In the evening, at Riverside, was the local version of an opera. A Maori dramatist had written a script based on the stories of the Waitaha – a pre-Maori people who practised radical non-violence and were massacred by the invading Maori. Local musicians, Maori and pakeha (non-Maori), sang and played, including our choir, which sang in Maori. Local choreographers led the dance. Jeff did the lights. I loved it.
Otherwise, my life has been partially taken over by Climate Change. This is partly because NZ was very late in setting its carbon emissions targets, in fact, still hasn’t announced them. So many of us have been engaged in intense advocacy through July. My friend, Katerina, and I have given talks wherever we can, and dialogued with councillors on the topic. This, of course, has intensified our reading, with the result that she and I became sadder and sadder as the month progressed, realising how terrible the situation is, and how low our chances are of averting dangerous runaway climate change. Grief was what we were feeling, for the passing of the world as we know it, and as we look at the damage and depletion our children and grandchildren will have to cope with.
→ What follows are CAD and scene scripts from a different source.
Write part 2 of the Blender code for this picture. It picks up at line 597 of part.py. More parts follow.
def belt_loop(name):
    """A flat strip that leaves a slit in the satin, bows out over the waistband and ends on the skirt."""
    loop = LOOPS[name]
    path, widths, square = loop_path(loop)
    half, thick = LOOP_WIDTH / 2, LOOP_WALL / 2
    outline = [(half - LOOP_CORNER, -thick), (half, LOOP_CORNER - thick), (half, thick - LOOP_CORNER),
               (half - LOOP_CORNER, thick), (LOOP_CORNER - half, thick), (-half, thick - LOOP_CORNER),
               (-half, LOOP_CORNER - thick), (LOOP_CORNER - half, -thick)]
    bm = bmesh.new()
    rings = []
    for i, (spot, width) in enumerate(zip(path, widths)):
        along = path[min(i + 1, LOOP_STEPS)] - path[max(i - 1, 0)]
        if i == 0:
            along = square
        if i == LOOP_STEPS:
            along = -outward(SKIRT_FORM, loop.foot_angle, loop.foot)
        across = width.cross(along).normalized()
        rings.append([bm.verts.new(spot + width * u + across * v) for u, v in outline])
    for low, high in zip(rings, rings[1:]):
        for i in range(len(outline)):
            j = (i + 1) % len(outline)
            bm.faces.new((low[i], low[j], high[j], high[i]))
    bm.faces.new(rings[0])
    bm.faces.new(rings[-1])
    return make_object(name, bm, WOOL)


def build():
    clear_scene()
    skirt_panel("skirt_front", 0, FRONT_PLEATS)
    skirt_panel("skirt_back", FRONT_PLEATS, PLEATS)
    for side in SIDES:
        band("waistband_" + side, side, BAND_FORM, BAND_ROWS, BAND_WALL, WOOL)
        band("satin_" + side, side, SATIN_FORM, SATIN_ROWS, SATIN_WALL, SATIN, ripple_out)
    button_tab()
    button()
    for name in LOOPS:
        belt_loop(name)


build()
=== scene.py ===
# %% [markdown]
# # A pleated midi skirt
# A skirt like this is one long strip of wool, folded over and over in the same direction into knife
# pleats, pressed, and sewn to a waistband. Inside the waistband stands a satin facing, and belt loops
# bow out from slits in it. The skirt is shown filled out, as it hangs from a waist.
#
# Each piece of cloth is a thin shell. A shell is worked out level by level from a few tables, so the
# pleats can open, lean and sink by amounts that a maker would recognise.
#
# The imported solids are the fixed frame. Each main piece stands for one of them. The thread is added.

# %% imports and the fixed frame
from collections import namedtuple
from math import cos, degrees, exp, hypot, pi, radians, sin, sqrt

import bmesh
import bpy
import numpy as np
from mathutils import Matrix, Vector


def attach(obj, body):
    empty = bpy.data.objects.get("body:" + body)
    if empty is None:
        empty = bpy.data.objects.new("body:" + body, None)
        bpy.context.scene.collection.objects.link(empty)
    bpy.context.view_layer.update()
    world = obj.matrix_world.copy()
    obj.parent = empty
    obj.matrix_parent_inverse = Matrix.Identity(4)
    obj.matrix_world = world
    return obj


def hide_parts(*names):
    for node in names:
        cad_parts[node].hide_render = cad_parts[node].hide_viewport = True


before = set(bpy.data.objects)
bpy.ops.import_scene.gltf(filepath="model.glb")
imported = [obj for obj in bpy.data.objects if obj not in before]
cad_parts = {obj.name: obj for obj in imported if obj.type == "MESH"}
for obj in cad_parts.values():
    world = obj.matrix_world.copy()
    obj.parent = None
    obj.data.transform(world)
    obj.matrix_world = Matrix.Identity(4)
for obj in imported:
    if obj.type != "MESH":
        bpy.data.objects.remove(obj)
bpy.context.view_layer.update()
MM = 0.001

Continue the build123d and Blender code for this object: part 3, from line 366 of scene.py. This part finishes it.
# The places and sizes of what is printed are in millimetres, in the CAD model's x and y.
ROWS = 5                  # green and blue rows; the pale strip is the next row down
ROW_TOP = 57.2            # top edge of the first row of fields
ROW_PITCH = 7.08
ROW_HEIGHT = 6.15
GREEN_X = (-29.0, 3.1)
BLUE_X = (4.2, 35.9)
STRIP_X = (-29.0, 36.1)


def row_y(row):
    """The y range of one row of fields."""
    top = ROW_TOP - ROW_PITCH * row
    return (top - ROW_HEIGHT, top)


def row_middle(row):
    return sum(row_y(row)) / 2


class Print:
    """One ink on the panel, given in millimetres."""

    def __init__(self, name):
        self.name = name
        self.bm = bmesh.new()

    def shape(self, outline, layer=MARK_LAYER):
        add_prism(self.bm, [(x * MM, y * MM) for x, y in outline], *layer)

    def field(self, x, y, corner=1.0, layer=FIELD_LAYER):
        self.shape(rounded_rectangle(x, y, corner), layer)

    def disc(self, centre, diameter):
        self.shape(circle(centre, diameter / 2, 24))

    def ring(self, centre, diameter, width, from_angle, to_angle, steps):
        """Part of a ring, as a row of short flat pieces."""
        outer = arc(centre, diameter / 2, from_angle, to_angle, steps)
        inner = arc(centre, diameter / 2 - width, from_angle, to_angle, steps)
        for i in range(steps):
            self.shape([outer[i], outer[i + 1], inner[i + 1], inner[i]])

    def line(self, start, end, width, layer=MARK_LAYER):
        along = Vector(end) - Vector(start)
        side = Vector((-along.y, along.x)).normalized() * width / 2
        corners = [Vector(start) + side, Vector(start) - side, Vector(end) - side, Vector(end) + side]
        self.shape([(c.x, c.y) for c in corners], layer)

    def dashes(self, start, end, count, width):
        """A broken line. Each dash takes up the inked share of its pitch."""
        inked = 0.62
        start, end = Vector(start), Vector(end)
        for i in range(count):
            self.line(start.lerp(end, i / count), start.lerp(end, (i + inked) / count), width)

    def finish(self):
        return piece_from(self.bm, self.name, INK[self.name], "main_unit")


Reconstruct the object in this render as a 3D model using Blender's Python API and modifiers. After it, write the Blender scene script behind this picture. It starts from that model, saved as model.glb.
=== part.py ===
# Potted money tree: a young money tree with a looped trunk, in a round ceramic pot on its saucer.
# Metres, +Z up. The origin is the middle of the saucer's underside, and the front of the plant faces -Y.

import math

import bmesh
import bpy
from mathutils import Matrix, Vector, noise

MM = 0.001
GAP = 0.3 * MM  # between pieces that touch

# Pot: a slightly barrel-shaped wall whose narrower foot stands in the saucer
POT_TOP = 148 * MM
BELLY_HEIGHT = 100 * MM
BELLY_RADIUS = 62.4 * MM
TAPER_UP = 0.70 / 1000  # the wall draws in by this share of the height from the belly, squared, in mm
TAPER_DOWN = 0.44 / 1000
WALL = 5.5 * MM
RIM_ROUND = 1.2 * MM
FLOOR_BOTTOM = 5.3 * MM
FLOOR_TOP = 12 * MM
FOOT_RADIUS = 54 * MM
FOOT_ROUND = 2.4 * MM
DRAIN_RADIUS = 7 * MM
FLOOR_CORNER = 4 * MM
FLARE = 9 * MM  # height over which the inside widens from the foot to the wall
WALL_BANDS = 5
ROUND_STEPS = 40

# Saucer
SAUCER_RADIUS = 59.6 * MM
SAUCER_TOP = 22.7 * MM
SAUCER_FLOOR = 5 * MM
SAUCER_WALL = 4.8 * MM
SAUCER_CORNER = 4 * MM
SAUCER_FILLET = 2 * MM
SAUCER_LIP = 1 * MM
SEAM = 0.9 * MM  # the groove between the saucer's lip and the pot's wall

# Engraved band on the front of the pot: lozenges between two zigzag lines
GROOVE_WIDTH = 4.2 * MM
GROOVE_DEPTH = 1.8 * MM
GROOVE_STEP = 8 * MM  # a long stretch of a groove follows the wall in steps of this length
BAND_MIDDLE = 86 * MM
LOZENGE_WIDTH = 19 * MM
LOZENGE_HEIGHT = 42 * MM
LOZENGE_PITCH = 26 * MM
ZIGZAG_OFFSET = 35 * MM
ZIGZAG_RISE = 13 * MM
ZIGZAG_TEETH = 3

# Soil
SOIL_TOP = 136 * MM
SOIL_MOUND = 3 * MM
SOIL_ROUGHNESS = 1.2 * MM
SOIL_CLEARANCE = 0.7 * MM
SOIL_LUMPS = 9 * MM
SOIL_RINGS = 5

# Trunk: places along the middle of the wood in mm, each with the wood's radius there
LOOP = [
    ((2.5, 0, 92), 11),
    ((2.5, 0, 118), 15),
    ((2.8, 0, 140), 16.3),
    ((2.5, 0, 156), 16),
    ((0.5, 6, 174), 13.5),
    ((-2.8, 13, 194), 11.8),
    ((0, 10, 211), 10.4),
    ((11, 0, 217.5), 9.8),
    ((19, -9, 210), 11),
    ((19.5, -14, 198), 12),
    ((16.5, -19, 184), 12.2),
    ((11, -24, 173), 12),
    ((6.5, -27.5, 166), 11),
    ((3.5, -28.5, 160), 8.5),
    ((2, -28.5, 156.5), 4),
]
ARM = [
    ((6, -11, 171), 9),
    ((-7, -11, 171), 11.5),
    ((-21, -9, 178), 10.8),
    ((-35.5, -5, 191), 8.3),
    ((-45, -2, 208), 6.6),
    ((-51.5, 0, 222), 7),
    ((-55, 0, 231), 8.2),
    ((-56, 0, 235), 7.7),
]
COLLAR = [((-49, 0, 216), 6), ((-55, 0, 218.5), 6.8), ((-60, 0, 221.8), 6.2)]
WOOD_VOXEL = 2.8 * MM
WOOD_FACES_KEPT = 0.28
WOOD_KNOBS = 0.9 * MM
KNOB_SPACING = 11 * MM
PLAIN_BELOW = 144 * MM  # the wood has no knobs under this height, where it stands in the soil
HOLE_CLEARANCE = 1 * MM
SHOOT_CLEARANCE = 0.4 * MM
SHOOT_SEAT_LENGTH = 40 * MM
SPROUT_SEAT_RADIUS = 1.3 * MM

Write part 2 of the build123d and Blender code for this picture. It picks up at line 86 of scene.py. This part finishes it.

We know that the targets, which will be announced soon, will be far too low to have a reasonable probability of doing the job. Seems to me this work will be with me for the rest of my life.
Of course, establishing the village is a version of this, with the intention of showing that life at a lower carbon and energy footprint, and less resource use in general, is quite attractive. But this must be combined with action at the political level to attempt the large-scale change necessary to make enough of a difference.
I send my love to the large network of friends and family reading this.